The house of the Greek Bishop
Pindarou Street leads into what was known to the Jewish community as the ‘Calle Ancha’ (‘Broad Street’)—the heart of the Juderi­a—renamed today the ‘Square of the Hebrew Martyrs’ in memory of those who died in the Holocaust. The pleasant square, surrounded by balconied buildings, occupies the area of a mediaeval square named after another martyr of persecution—St Sebastian. The north side is dominated by the fine, 16th century ‘house of the Greek Bishop’ (sometimes arbitrarily referred to as the ‘Admiralty’).
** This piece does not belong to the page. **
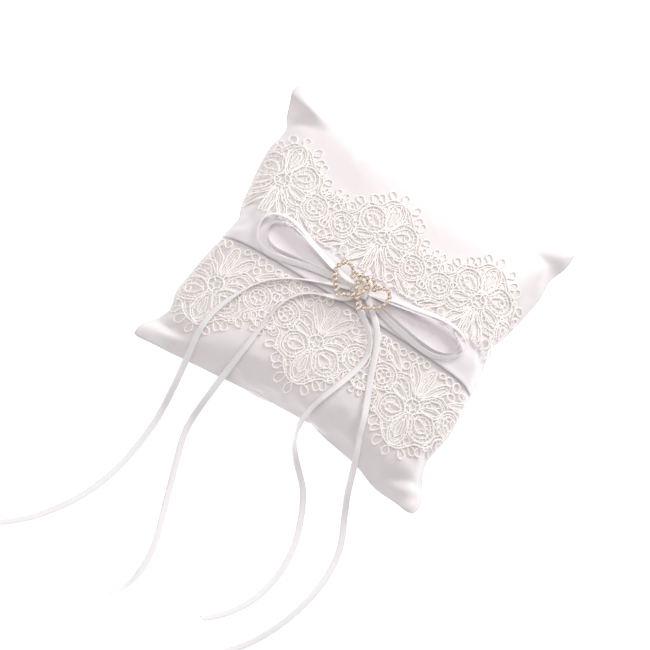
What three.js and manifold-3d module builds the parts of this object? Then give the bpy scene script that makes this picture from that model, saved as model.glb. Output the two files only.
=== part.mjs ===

It is certainly a noble building; but the hypothesis that it was an arch-episcopal residence is based solely on the two inscriptions—one in Latin on the façade, the other in Greek above the stairs inside—which both read ‘Peace be with this house and all who dwell in it’. The importance of the mansion is emphasised by the ornate window-frames and the decisive moulding of the string-course which divides the functional ground floor of vaulted store-rooms from the elegant and perfectly symmetrical piano nobile above. From the fountain in front of the building, Aristotelous Street leads west back to Ippokratous Square—the hub of the commercial life of the walled city.

Rhodes Island is part of the Dodecanese Island Group, Greece.